**Problem statement**
Consider the listing below. Extract exactly the lines from the line containing "const rug = new THREE.Group();" to the line containing "SEAM = np.arange(-1012, 1013, 92)", both included.

** Start **

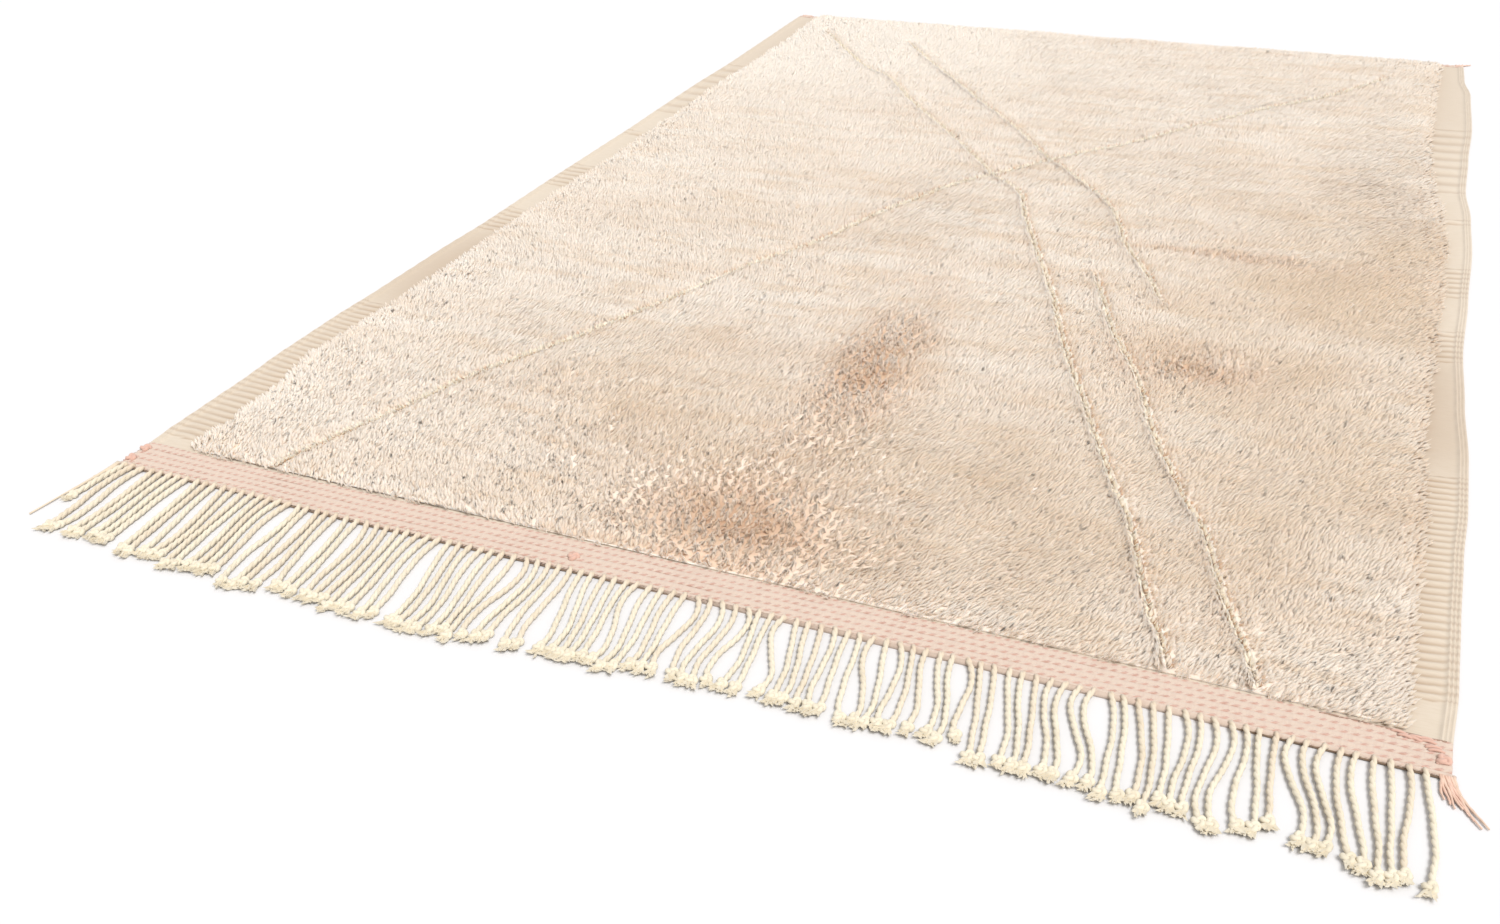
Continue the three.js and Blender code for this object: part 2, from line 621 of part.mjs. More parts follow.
/** A bunch of loose yarn ends: a small bound root with its locks fanned out on the floor. */
function cornerEnds({ name, x, width, locks, away, tipFrom, tipTo, reachFrom, reachTo }) {
  const [west, east] = [x - width / 2, x + width / 2];
  const seamY = away > 0
    ? BACK_END + BACK_HEADING.depth + SEAM_GAP
    : Math.min(stripFront(west), stripFront(east)) + FRINGE.stripDepth;
  const { rootDepth, rootHeight } = LOCK;
  const bound = [0, away * rootDepth].map((depth) => (
    { x, y: seamY + depth, turn: 0, width, height: rootHeight }));
  const pieces = [strand(bound)];
  for (let i = 0; i < locks; i += 1) {
    const share = i / (locks - 1);
    const rootX = THREE.MathUtils.lerp(west + LOCK.width, east - LOCK.width, share);
    const tipX = x + THREE.MathUtils.lerp(tipFrom, tipTo, share);
    const reach = THREE.MathUtils.lerp(reachFrom, reachTo, share) * (0.8 + 0.2 * chance(i, 21));
    const turn = -away * Math.atan2(tipX - rootX, reach);
    pieces.push(strand([0, 0.5, 1].map((part) => ({
      x: THREE.MathUtils.lerp(rootX, tipX, part ** 1.4),
      y: seamY + away * (rootDepth - 2 + part * reach),
      turn: turn * part,
      width: THREE.MathUtils.lerp(LOCK.width, LOCK.tipWidth, part),
      height: THREE.MathUtils.lerp(LOCK.height, LOCK.tipHeight, part),
    }))));
  }
  return meshOf(name, Manifold.union(pieces), COLOURS.ends, 0.9);
}

const rug = new THREE.Group();
rug.add(rugBody(), headingFront(), headingBack(), fringeFront());
rug.add(...CORNER_ENDS.map(cornerEnds));

export default rug;
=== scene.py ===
"""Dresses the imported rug: its pile, side bands, headings, fringe and loose yarn ends.

The tables are in millimetres, in the frame's axes: +X across the rug, +Y along it, away from the
fringe, +Z up, with the origin on the floor under the middle of the cloth. Meshes are in metres.
"""

import math

import bpy
import numpy as np
from mathutils import Matrix


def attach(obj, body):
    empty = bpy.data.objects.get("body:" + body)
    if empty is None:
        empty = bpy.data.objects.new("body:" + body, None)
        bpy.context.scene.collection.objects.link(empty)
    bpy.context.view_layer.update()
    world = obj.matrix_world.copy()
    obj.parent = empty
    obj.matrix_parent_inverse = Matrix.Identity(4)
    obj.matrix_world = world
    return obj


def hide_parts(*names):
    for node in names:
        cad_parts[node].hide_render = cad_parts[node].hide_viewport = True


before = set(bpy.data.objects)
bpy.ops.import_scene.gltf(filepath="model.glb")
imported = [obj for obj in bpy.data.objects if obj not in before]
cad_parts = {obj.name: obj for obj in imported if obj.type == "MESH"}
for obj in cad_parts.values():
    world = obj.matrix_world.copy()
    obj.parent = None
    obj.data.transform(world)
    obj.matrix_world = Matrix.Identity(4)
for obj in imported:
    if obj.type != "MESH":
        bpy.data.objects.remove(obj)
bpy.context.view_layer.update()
MM = 0.001

# ---------------- sizes


def table(columns, rows):
    """A short table with named columns, as arrays."""
    return dict(zip(columns.split(), np.array(rows, float).T))


BACK_END = 1530
GROUND_TOP = 3.4
SEAM = np.arange(-1012, 1013, 92)

# Outer edges of the two side bands, and where the pile begins beside them.
SIDES = table("y left pile_left pile_right right", [
    (-1540, -985, -912, 938, 992), (-1400, -994, -908, 940, 998), (-1250, -996, -912, 943, 999),
    (-1100, -1003, -936, 946, 1001), (-950, -1004, -926, 945, 1006), (-800, -1000, -924, 932, 1006),
    (-600, -999, -922, 939, 999), (-400, -993, -926, 946, 995), (-150, -994, -922, 951, 1002),
    (100, -992, -915, 953, 1008), (300, -990, -918, 946, 1005), (480, -992, -916, 922, 994),
    (700, -993, -919, 908, 998), (950, -988, -912, 909, 1005), (1250, -990, -914, 912, 1001),
    (1400, -992, -918, 916, 985), (1550, -992, -922, 918, 982),
])

# The fringe end: where the strands leave the heading, and where the pile begins behind it.
FRINGE_END = table("x root pile", [
    (-1010, -1543, -1462), (-770, -1546, -1472), (-500, -1556, -1477), (-100, -1558, -1481),
    (250, -1561, -1489), (600, -1568, -1497), (850, -1575, -1502), (1010, -1580, -1510),
])

# Bunches of knots at the tips of the strands: how many there are, and where their middle lies.
BUNCHES = table("knots x y", [
    (1, -988, -1645), (2, -951, -1733), (2, -905, -1730), (3, -859, -1725), (2, -797, -1741),
    (3, -756, -1733), (3, -702, -1749), (3, -655, -1740), (3, -592, -1754), (1, -560, -1753),
    (3, -516, -1741), (3, -464, -1742), (3, -417, -1752), (2, -371, -1750), (4, -312, -1752),
    (3, -253, -1751), (2, -211, -1749), (1, -188, -1735), (2, -149, -1739), (3, -96, -1740),
    (3, -52, -1731), (2, -13, -1738), (2, 23, -1729), (1, 48, -1728), (3, 93, -1727),
    (2, 133, -1718), (1, 161, -1720), (1, 190, -1718), (2, 217, -1724), (1, 243, -1727),
    (2, 268, -1720), (3, 319, -1727), (2, 356, -1728), (1, 384, -1724), (2, 415, -1721),
    (1, 444, -1715), (2, 475, -1738), (1, 501, -1738), (2, 526, -1736), (2, 559, -1732),
    (1, 585, -1733), (1, 605, -1740), (1, 625, -1746), (2, 650, -1745), (1, 671, -1752),
    (2, 692, -1740), (1, 715, -1741), (2, 745, -1757), (2, 783, -1745), (1, 807, -1733),
    (1, 836, -1739), (2, 858, -1752), (2, 899, -1761), (2, 927, -1770), (1, 950, -1761),
    (1, 972, -1773),
])

# Groups of raised weft ribs on the side bands; `tan` darkens the valleys between them, partly tan
# weft and partly painted shade.
RIB_GROUPS = table("start pitch count height tan", [
    (-1425, 17.5, 33, 3.2, 1.0), (-430, 23, 6, 2.6, 0.95), (-130, 25, 6, 2.4, 0.95),
    (276, 30, 1, 4.5, 0.9), (490, 60, 8, 3.2, 0.6),
])

# Lines drawn in the pile. The cream yarn lies to the left of a line (1) or to its right (-1).
LINES = [
    (-1, [(-748, -1500), (-705, -1364), (-657, -1235), (-601, -1070), (-475, -801), (-346, -483),
          (-261, -310), (-186, -98), (-97, 108), (-16, 222), (91, 378), (235, 552), (377, 750),
          (528, 960), (681, 1142), (796, 1338)]),
    (1, [(668, -1510), (641, -1434), (613, -1366), (557, -1178), (518, -1088), (455, -925),
         (400, -781), (328, -592), (270, -408), (203, -235), (122, -18), (72, 131), (-16, 222),
         (-51, 284), (-200, 499), (-362, 725), (-487, 915), (-595, 1009), (-825, 1340)]),
    (1, [(477, -384), (460, -351), (422, -245), (356, -112), (318, 6), (270, 124), (135, 317),
         (84, 375), (-10, 528), (-118, 684), (-187, 773), (-292, 926), (-418, 1099), (-546, 1291)]),
    (1, [(776, -1512), (746, -1424), (708, -1325), (657, -1155), (622, -1086), (577, -979),
         (531, -861), (483, -702), (413, -543), (377, -439), (323, -275)]),
]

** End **

**Result**
const rug = new THREE.Group();
rug.add(rugBody(), headingFront(), headingBack(), fringeFront());
rug.add(...CORNER_ENDS.map(cornerEnds));

export default rug;
=== scene.py ===
"""Dresses the imported rug: its pile, side bands, headings, fringe and loose yarn ends.

The tables are in millimetres, in the frame's axes: +X across the rug, +Y along it, away from the
fringe, +Z up, with the origin on the floor under the middle of the cloth. Meshes are in metres.
"""

import math

import bpy
import numpy as np
from mathutils import Matrix


def attach(obj, body):
    empty = bpy.data.objects.get("body:" + body)
    if empty is None:
        empty = bpy.data.objects.new("body:" + body, None)
        bpy.context.scene.collection.objects.link(empty)
    bpy.context.view_layer.update()
    world = obj.matrix_world.copy()
    obj.parent = empty
    obj.matrix_parent_inverse = Matrix.Identity(4)
    obj.matrix_world = world
    return obj


def hide_parts(*names):
    for node in names:
        cad_parts[node].hide_render = cad_parts[node].hide_viewport = True


before = set(bpy.data.objects)
bpy.ops.import_scene.gltf(filepath="model.glb")
imported = [obj for obj in bpy.data.objects if obj not in before]
cad_parts = {obj.name: obj for obj in imported if obj.type == "MESH"}
for obj in cad_parts.values():
    world = obj.matrix_world.copy()
    obj.parent = None
    obj.data.transform(world)
    obj.matrix_world = Matrix.Identity(4)
for obj in imported:
    if obj.type != "MESH":
        bpy.data.objects.remove(obj)
bpy.context.view_layer.update()
MM = 0.001

# ---------------- sizes


def table(columns, rows):
    """A short table with named columns, as arrays."""
    return dict(zip(columns.split(), np.array(rows, float).T))


BACK_END = 1530
GROUND_TOP = 3.4
SEAM = np.arange(-1012, 1013, 92)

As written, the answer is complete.